- DATA
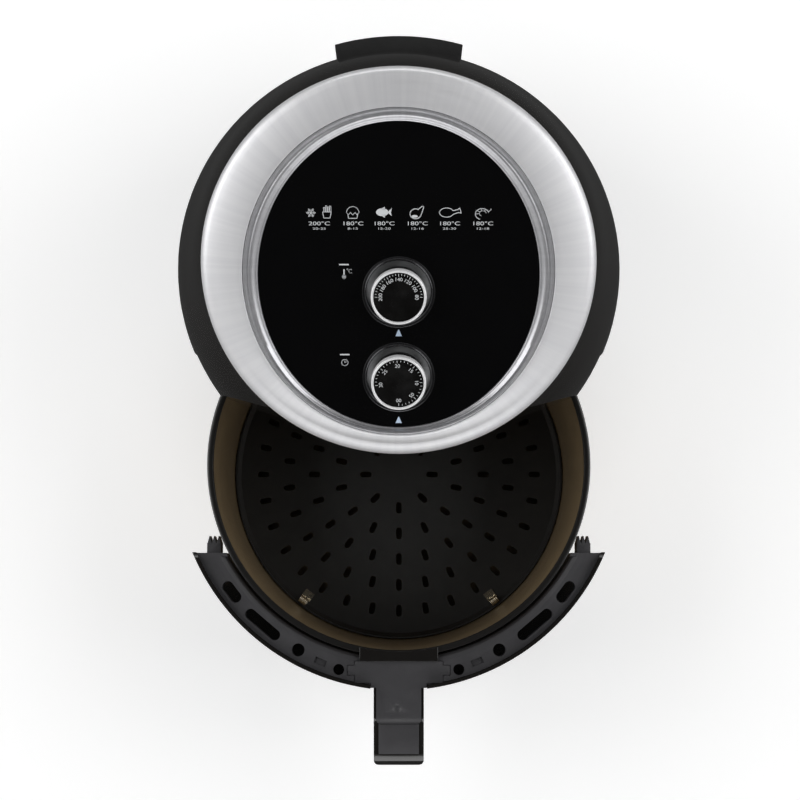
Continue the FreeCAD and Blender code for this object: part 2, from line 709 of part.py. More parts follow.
def pan_envelope():
    """The pan filled solid, for cutting what meets its outer wall."""
    t = PAN_WALL
    return turned([(0, PAN_Z0), (PAN_LOW_R + t - 4, PAN_Z0), (PAN_LOW_R + t, 39.2),
                   (PAN_IN_R + t, PAN_RIM_Z - 2), (0, PAN_RIM_Z - 2)])


def pan():
    saved("pan", pan_profile_face().revolve(V(0, 0, 0), Z, 360), moved=PULL)
    plate = box(-22, 22, -141, -120, 60, 149.5).cut(box(-20.5, 20.5, -139.5, 0, 50, 170))
    plate = plate.cut(pan_envelope())
    holes = [rod(2.05, V(x, -150, z), V(x, -130, z)) for x, z in PAN_SCREWS]
    saved("pan_bracket", plate.cut(Part.makeCompound(holes)), moved=PULL)
    screws = []
    for x, z in PAN_SCREWS:
        head = rod(4, V(x, -145.5, z), V(x, -143.5, z))
        screws.append(head.fuse(rod(2, V(x, -143.5, z), V(x, -138, z))))
    saved("pan_screws", *screws, moved=PULL)


PAN_SCREWS = [(-15, 80), (15, 80), (-15, 138), (15, 138)]
SHORT_SLOT = (17.0, 8.0, HOLE_R, 52.3)
LONG_SLOT = (30.0, 7.7, HOLE_R, 40.1)
ROUND_HOLES = ((9.0, 149.3, 28.25), (7.8, 151.2, 16.2))
RECESS = (8.5, 4.5, 150.2, 21.5)


def rim_holes(grow, z0, z1):
    """The slots and holes through the drawer's top flange, both sides of the handle."""
    shapes = []
    for side in (-1, 1):
        for length, width, radius, angle in (SHORT_SLOT, LONG_SLOT):
            shapes.append(slot(length + 2 * grow, width + 2 * grow, radius, side * angle, z0, z1))
        for across, radius, angle in ROUND_HOLES:
            hole = disc(across / 2 + grow, z0, z1, 0, -radius)
            shapes += around(hole, [side * angle])
    return shapes


def drawer_front_frame():
    behind = box(-REACH, REACH, -REACH, OPEN_Y - 1.5, 0, 300)
    skin_inside = barrel(SKIN + FIT)
    rim = turned([
        (FRAME_IN_R, 150),
        (FRAME_IN_R, FRAME_Z - 7),
        (FRAME_IN_R + 0.6, FRAME_Z - 4.2),
        (FRAME_IN_R + 2.2, FRAME_Z - 2.2),
        (FRAME_IN_R + 5, FRAME_Z - 0.8),
        (FRAME_FLAT_R, FRAME_Z),
        (170, FRAME_Z),
        (170, FRAME_Z - 2.5),
        (FRAME_IN_R + 7, FRAME_Z - 3.2),
        (FRAME_IN_R + 3, FRAME_Z - 5.4),
        (FRAME_IN_R + 2, FRAME_Z - 8),
        (FRAME_IN_R + 2, 150),
    ])
    ends = box(-170, 170, OPEN_Y - 4, OPEN_Y - 1.5, 20, FRAME_Z - 1).cut(disc(FRAME_IN_R, 0, 300))
    spine = box(-28, 28, -160, -141, 45, FRAME_Z - 2).cut(box(-25.5, 25.5, -170, -143.5, 30, 173.5))
    frame = rim.fuse([ends, spine] + rim_holes(1.6, FRAME_Z - 11, FRAME_Z - 2))
    frame = frame.common(behind).common(skin_inside)
    frame = frame.cut(Part.makeCompound(rim_holes(0, 100, 200)))
    width, depth, radius, angle = RECESS
    pocket = box(-width / 2, width / 2, -radius - depth / 2, -radius + depth / 2, FRAME_Z - 1.6, 200)
    frame = frame.cut(Part.makeCompound(around(pocket, [-angle, angle])))
    frame = frame.cut(Part.makeCompound(cross_plate(0.45, FRAME_Z - PLATE_DEEP - 0.2, 200)))
    frame = frame.cut(box(-PLATE_HALF - 0.3, PLATE_HALF + 0.3, -200, ARM_START + 1.8, FRAME_Z - 6, 200))
    holes = [rod(2.05, V(x, -150, z), V(x, -130, z)) for x, z in PAN_SCREWS]
    holes += [rod(1.7, V(x, -150, HANDLE_SCREW_Z), V(x, -130, HANDLE_SCREW_Z)) for x in (-9, 9)]
    holes += [rod(3.7, V(x, -141, HANDLE_SCREW_Z), V(x, -130, HANDLE_SCREW_Z)) for x in (-9, 9)]
    frame = frame.cut(Part.makeCompound(holes))
    solids = sorted(frame.Solids, key=lambda s: -s.Volume)
    saved("drawer_front_frame", solids[0], moved=PULL)


HANDLE_SCREW_Z = 163.0


def drawer_front_skin():
    shell = barrel_shell(SKIN).common(front_opening(0, 7.0))
    foot = tube(141.7, 130, OPEN_Z0 + GAP, OPEN_Z0 + GAP + SKIN)
    shell = shell.fuse(foot.common(box(-REACH, REACH, -REACH, OPEN_Y - GAP - 1.5, 0, 50)))
    notch = box(-20, 20, -200, -140, ARM_UNDER - 1, 200)
    notch = rounded(notch, 3, lambda e: runs_along(e, Y) and middle(e).z < 170)
    shell = shell.cut(notch)
    saved("drawer_front_skin", shell, moved=PULL)


CLIP_X0, CLIP_X1 = 126.2, 136.0
CLIP_Z0, CLIP_Z1 = 155.0, 171.0
CLIP_WALL = 1.6
CLIP_BACK = OPEN_Y + 5.5
TOOTH = 5.2


def latch_clips():
    """A hollow tongue with a three-toothed crown at each end of the drawer's front frame."""
    clips = []
    front = OPEN_Y - 1.5
    for side in (-1, 1):
        clip = box(CLIP_X0, CLIP_X1, front, CLIP_BACK, CLIP_Z0, CLIP_Z1)
        clip = clip.cut(box(CLIP_X0 + CLIP_WALL, CLIP_X1 - CLIP_WALL, front + CLIP_WALL, 0, 0, CLIP_Z1 - CLIP_WALL))
        pitch = (CLIP_X1 - CLIP_X0) / 3
        for x in (CLIP_X0, CLIP_X0 + pitch, CLIP_X0 + 2 * pitch):
            outline = [(x, CLIP_BACK), (x + pitch - 0.3, CLIP_BACK), (x + pitch / 2, CLIP_BACK + TOOTH)]
            clip = clip.fuse(prism(outline, CLIP_Z0, CLIP_Z1))
        clips.append(clip if side > 0 else clip.mirror(V(0, 0, 0), X))
    saved("latch_clips", *clips, moved=PULL)


# ---- handle -------------------------------------------------------------------------------------

NECK_HALF = 19.6
PLATE_DEEP = 1.6
ARM_START = -157.9


def cross_plate(grow, z0, z1):
    """The cross-shaped plate let into the flange where the handle joins the drawer."""
    return [
        box(-30.9 - grow, 30.9 + grow, -154.5 - grow, -139.6 + grow, z0, z1),
        box(-35.9 - grow, 35.9 + grow, -148.9 - grow, -142.4 + grow, z0, z1),
        box(-NECK_HALF - grow, NECK_HALF + grow, ARM_START - grow, -150, z0, z1),
    ]


def hook_outline():
    """The handle's side view: an arm that rolls over and turns down, open to the fingers."""
    return [
        (ARM_START - 0.1, ARM_TOP - 1.5),
        (ROLL_Y, ARM_TOP - 1.5),
        (STEP_Y + 2.5, ARM_TOP - 3.2),
        (STEP_Y, ARM_TOP - 4.5),
        (INLAY_END - 0.2, INLAY_END_Z - 0.2),
        (-209.5, 164.2),
        (-212, 160.5),
        (HANDLE_END, 156),
        (HANDLE_END, 99),
        (-210.5, 93.5),
        (-204, 92),
        (-199.5, 96),
        (-197.5, 144),
        (-192, ARM_UNDER - 1),
        (-186, ARM_UNDER),
        (ARM_START - 0.1, ARM_UNDER),
    ]


def insert_block(deep):
    """The thin satin inlay on top of the grip, or its pocket."""
    low = 1.6 + deep
    start, end = STEP_Y - 0.3 + deep, INLAY_END - deep
    return side_prism([
        (start, ARM_TOP - 4.3),
        (end, INLAY_END_Z),
        (end, INLAY_END_Z - low),
        (start, ARM_TOP - 4.6 - low),
    ], -14.2 - deep, 14.2 + deep)


def top_arm():
    """The plate along the arm's top, rolled over at its outer end, with flared fillets at the neck."""
    arm = side_prism([
        (ARM_START, ARM_TOP - 3.8),
        (ARM_START, ARM_TOP),
        (ROLL_Y, ARM_TOP),
        (ROLL_Y - 2.6, ARM_TOP - 0.5),
        (STEP_Y + 1.2, ARM_TOP - 2),
        (STEP_Y, ARM_TOP - 3.8),
    ], -PLATE_HALF, PLATE_HALF)
    plan = box(-PLATE_HALF, PLATE_HALF, STEP_Y, ARM_START, 150, 200)
    return arm.common(rounded(plan, 3, lambda e: runs_along(e, Z) and middle(e).y < STEP_Y + 1))


def handle():
    block = side_prism([
        (ARM_START, ARM_UNDER + 2),
        (ARM_START, FRAME_Z - 3.4),
        (-145.5, FRAME_Z - 4.2),
        (-145.5, FRAME_Z - 6),
        (-143.5, FRAME_Z - 7),
        (-143.5, ARM_UNDER + 2),
    ], -ARM_HALF, ARM_HALF)
    neck = box(-PLATE_HALF, PLATE_HALF, ARM_START, ARM_START + 1.5, FRAME_Z - 4.5, FRAME_Z - 1)
    plate = block.fuse(cross_plate(0, FRAME_Z - PLATE_DEEP, ARM_TOP) + [top_arm(), neck])
    dimple = Part.makeSphere(30)
    dimple.scale(0.2)
    dimple.translate(V(-1.2, -172, ARM_TOP + 5.0))
    plate = plate.cut(dimple)
    screw_holes = [rod(1.65, V(x, -152, HANDLE_SCREW_Z), V(x, -140, HANDLE_SCREW_Z)) for x in (-9, 9)]
    saved("handle_top_plate", plate.cut(Part.makeCompound(screw_holes)), moved=PULL)
    shell = side_prism(hook_outline(), -ARM_HALF, ARM_HALF)
    shell = rounded(shell, 4, lambda e: runs_along(e, Z) and middle(e).y < HANDLE_END + 1)
    under_plate = ARM_TOP - 3.9
    shell = shell.cut(box(-PLATE_HALF - 0.1, PLATE_HALF + 0.1, STEP_Y - 0.1, -150, under_plate, 200))
    shell = shell.cut(insert_block(0.1))
    saved("handle_shell", shell, moved=PULL)
    saved("handle_inlay", insert_block(0), moved=PULL)
    screws = []
    for x in (-9, 9):
        head = rod(3.5, V(x, -141, HANDLE_SCREW_Z), V(x, -139, HANDLE_SCREW_Z))
        screws.append(head.fuse(rod(1.6, V(x, -151.5, HANDLE_SCREW_Z), V(x, -141, HANDLE_SCREW_Z))))
    saved("handle_screws", *screws, moved=PULL)
    clip = box(-27.5, 27.5, -139.5, -120, FRAME_Z, FRAME_Z + 1.3).cut(disc(PAN_IN_R + 0.4, 0, 300))
    saved("rim_clip", clip, moved=PULL)


# ---- tray ---------------------------------------------------------------------------------------

SPRING_ANGLES = [-37, 37, 143, 217]


def tray():
    z = TRAY_Z
    plate = turned([
        (0, z),
        (TRAY_R - 4, z),
        (TRAY_R - 1.2, z + 3),
        (TRAY_R - 1.2, z + 5),
        (TRAY_R, z + 5),
        (TRAY_R, z + 2.4),
        (TRAY_R - 3.4, z - 1.2),
        (0, z - 1.2),
    ])
    holes = []
    for ring, count in ((26, 8), (46, 14), (66, 20), (86, 26), (106, 32)):
        hole = slot(9.0, 4.4, ring, 0, z - 5, z + 5)
        hole.rotate(V(0, -ring, 0), Z, 90)
        holes += around(hole, [360 / count * n for n in range(count)])
    saved("crisper_tray", plate.cut(Part.makeCompound(holes)), moved=PULL)
    foot = disc(5, PAN_Z0 + PAN_WALL + 0.3, z - 1.2, 0, -96)
    saved("tray_feet", *around(foot, [5.6, 95.6, 185.6, 275.6]), moved=PULL)
    coil = rod(3.2, V(-3.6, -(TRAY_R - 4.7), z + 6.6), V(3.6, -(TRAY_R - 4.7), z + 6.6))
    coil = coil.cut(rod(2.0, V(-5, -(TRAY_R - 4.7), z + 6.6), V(5, -(TRAY_R - 4.7), z + 6.6)))
    foot = box(-4, 4, -(TRAY_R - 6), -(TRAY_R - 13), z, z + 1.2)
    saved("tray_springs", *around(coil, SPRING_ANGLES), moved=PULL)
    saved("tray_spring_clips", *around(foot, SPRING_ANGLES), moved=PULL)


# ---- everything ---------------------------------------------------------------------------------

outer_housing()
base_plate()
rear_outlet()
cord_gland()
top_ring()
panel_bezel()
control_panel()
knob_dishes()
knob("temp", TEMP_Y)
knob("timer", TIMER_Y)
control_bracket()
thermostat()
timer()
chassis()
drawer_switch()
heater_chamber()
heating_element()
motor()
fans()
top_electrics()
inner_liner()
drawer_rails()
pan()
drawer_front_frame()
drawer_front_skin()
latch_clips()
handle()
tray()
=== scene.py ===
import json
import math
import bmesh
import bpy
from mathutils import Matrix, Vector

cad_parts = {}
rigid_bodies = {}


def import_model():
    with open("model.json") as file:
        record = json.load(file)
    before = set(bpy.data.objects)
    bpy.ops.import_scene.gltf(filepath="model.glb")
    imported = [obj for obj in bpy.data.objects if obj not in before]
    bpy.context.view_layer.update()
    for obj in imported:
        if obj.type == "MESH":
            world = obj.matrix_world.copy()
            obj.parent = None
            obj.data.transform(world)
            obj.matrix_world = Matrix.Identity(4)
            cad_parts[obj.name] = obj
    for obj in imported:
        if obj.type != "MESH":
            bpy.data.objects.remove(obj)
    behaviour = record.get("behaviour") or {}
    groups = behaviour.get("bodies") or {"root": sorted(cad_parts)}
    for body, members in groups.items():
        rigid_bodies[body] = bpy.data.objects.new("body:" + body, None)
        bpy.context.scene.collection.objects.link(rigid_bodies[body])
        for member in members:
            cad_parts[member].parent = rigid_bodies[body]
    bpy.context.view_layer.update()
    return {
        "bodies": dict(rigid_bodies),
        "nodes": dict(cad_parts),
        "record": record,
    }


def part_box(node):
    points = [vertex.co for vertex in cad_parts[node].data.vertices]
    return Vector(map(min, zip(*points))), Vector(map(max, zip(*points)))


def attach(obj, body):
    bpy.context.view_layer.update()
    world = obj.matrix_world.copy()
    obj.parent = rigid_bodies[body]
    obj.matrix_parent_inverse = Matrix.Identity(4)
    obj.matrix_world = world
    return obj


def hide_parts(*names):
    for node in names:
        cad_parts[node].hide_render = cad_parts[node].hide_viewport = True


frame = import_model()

# A pot-shaped hot-air fryer with its drawer pulled out, seen from almost straight above.
# Metres, in the CAD model's own frame. The lid's own frame has its origin at LID_AT and is tilted
# back by SLOPE about X: local +Z is the lid's outward normal, local +Y runs up the slope.

MM = 0.001
SLOPE = math.radians(23)
AXIS_Y = 93 * MM
LID_AT = Vector((0, AXIS_Y - 21 * MM, 292 * MM))
LID = Matrix.Translation(LID_AT) @ Matrix.Rotation(SLOPE, 4, "X")
NODES = frame["nodes"]
SLOTS = {part["node"]: part["material_slot"] for part in frame["record"]["subparts"]}
# The dials' places and the printed faces' heights, in mm in the lid's frame.
TEMP_Y, TIMER_Y = -18.3, -76.3
KNOB_FACE, PANEL_FACE = 16.07, 0.37
SHAFT_GAP = 3.06

SPRING_ANGLES = (-37, 37, 143, 217)
SPRING_INSET = 4.7 * MM
AXIAL = Vector((1, 0, 0))


# ---- materials ------------------------------------------------------------------------------------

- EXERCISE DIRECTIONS
Using the material above, quote the first line and each line after it, stopping at and including the line that holds "return shapes".

- TASK RESPONSE
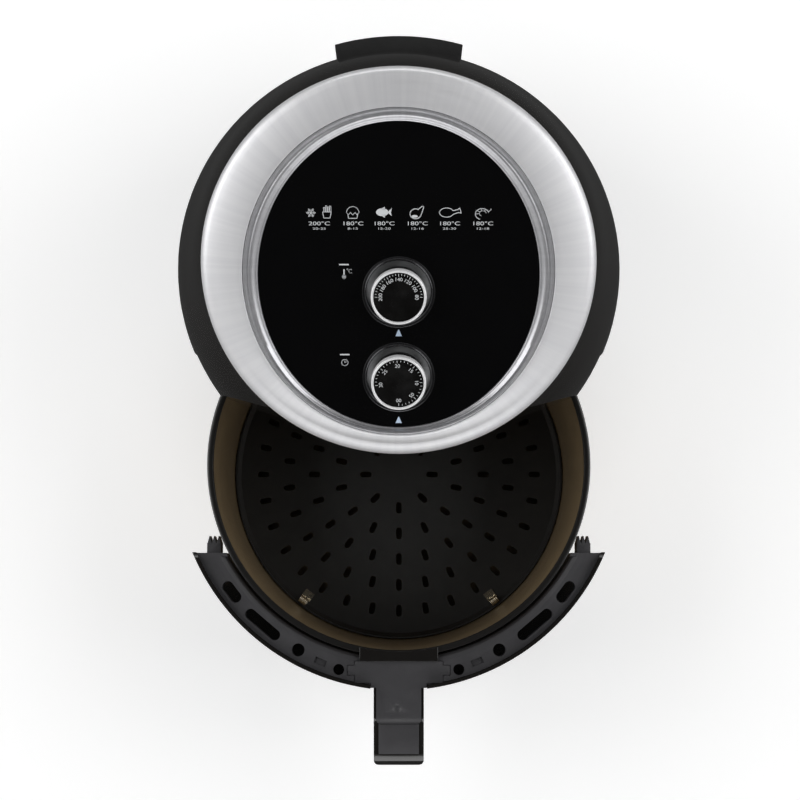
Continue the FreeCAD and Blender code for this object: part 2, from line 709 of part.py. More parts follow.
def pan_envelope():
    """The pan filled solid, for cutting what meets its outer wall."""
    t = PAN_WALL
    return turned([(0, PAN_Z0), (PAN_LOW_R + t - 4, PAN_Z0), (PAN_LOW_R + t, 39.2),
                   (PAN_IN_R + t, PAN_RIM_Z - 2), (0, PAN_RIM_Z - 2)])


def pan():
    saved("pan", pan_profile_face().revolve(V(0, 0, 0), Z, 360), moved=PULL)
    plate = box(-22, 22, -141, -120, 60, 149.5).cut(box(-20.5, 20.5, -139.5, 0, 50, 170))
    plate = plate.cut(pan_envelope())
    holes = [rod(2.05, V(x, -150, z), V(x, -130, z)) for x, z in PAN_SCREWS]
    saved("pan_bracket", plate.cut(Part.makeCompound(holes)), moved=PULL)
    screws = []
    for x, z in PAN_SCREWS:
        head = rod(4, V(x, -145.5, z), V(x, -143.5, z))
        screws.append(head.fuse(rod(2, V(x, -143.5, z), V(x, -138, z))))
    saved("pan_screws", *screws, moved=PULL)


PAN_SCREWS = [(-15, 80), (15, 80), (-15, 138), (15, 138)]
SHORT_SLOT = (17.0, 8.0, HOLE_R, 52.3)
LONG_SLOT = (30.0, 7.7, HOLE_R, 40.1)
ROUND_HOLES = ((9.0, 149.3, 28.25), (7.8, 151.2, 16.2))
RECESS = (8.5, 4.5, 150.2, 21.5)


def rim_holes(grow, z0, z1):
    """The slots and holes through the drawer's top flange, both sides of the handle."""
    shapes = []
    for side in (-1, 1):
        for length, width, radius, angle in (SHORT_SLOT, LONG_SLOT):
            shapes.append(slot(length + 2 * grow, width + 2 * grow, radius, side * angle, z0, z1))
        for across, radius, angle in ROUND_HOLES:
            hole = disc(across / 2 + grow, z0, z1, 0, -radius)
            shapes += around(hole, [side * angle])
    return shapes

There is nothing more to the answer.